(Rows from an object dataset)
▼
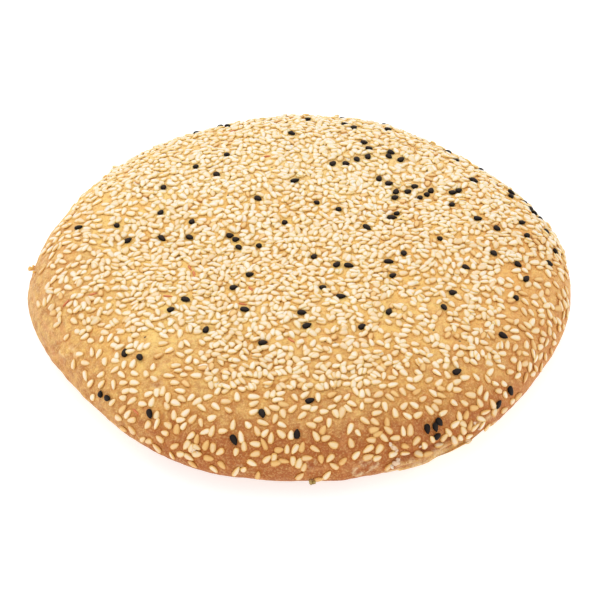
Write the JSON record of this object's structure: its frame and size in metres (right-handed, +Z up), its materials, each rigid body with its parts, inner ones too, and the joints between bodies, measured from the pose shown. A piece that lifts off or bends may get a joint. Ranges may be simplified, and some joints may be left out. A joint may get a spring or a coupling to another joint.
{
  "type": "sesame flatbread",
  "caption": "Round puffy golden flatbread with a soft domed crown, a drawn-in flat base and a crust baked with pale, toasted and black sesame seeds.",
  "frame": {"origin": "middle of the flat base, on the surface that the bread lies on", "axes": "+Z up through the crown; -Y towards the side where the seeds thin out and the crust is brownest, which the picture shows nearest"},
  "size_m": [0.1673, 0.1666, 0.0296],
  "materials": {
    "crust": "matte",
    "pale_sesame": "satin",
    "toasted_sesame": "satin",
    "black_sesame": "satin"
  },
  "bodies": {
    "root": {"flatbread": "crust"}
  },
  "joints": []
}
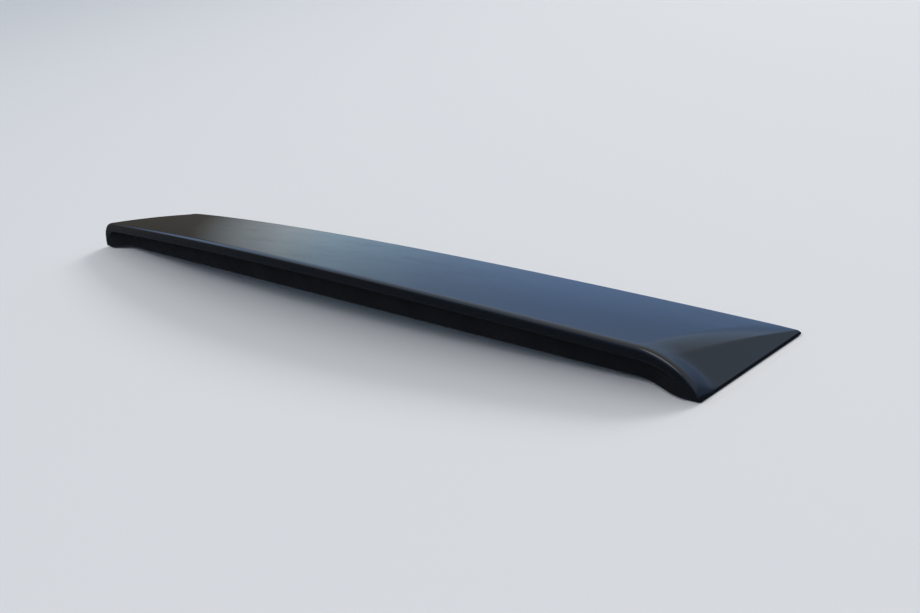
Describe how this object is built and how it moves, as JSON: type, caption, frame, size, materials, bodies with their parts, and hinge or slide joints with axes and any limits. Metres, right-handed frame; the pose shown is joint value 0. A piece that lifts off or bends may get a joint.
▲
§ EXERCISE: Write out every line exactly as it stands.

§ TASK ANSWER:
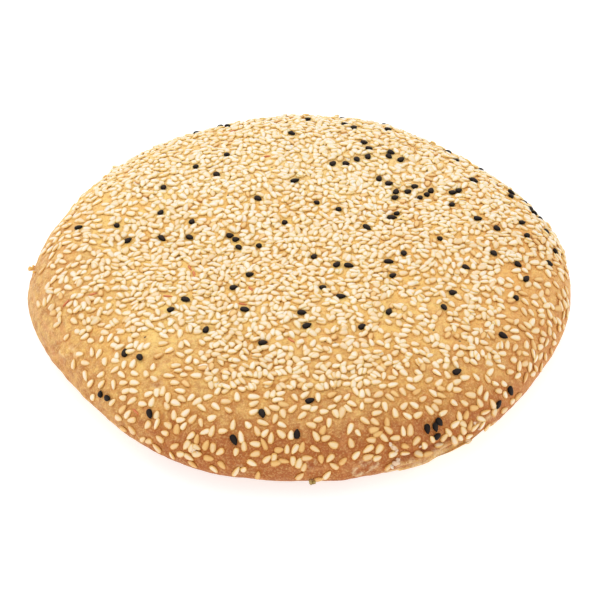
Write the JSON record of this object's structure: its frame and size in metres (right-handed, +Z up), its materials, each rigid body with its parts, inner ones too, and the joints between bodies, measured from the pose shown. A piece that lifts off or bends may get a joint. Ranges may be simplified, and some joints may be left out. A joint may get a spring or a coupling to another joint.
{
  "type": "sesame flatbread",
  "caption": "Round puffy golden flatbread with a soft domed crown, a drawn-in flat base and a crust baked with pale, toasted and black sesame seeds.",
  "frame": {"origin": "middle of the flat base, on the surface that the bread lies on", "axes": "+Z up through the crown; -Y towards the side where the seeds thin out and the crust is brownest, which the picture shows nearest"},
  "size_m": [0.1673, 0.1666, 0.0296],
  "materials": {
    "crust": "matte",
    "pale_sesame": "satin",
    "toasted_sesame": "satin",
    "black_sesame": "satin"
  },
  "bodies": {
    "root": {"flatbread": "crust"}
  },
  "joints": []
}
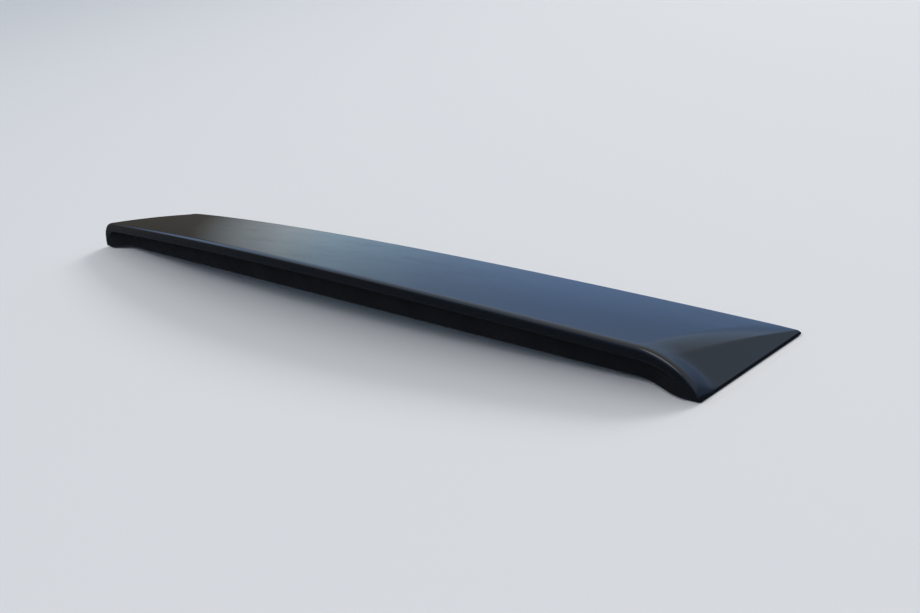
Describe how this object is built and how it moves, as JSON: type, caption, frame, size, materials, bodies with their parts, and hinge or slide joints with axes and any limits. Metres, right-handed frame; the pose shown is joint value 0. A piece that lifts off or bends may get a joint.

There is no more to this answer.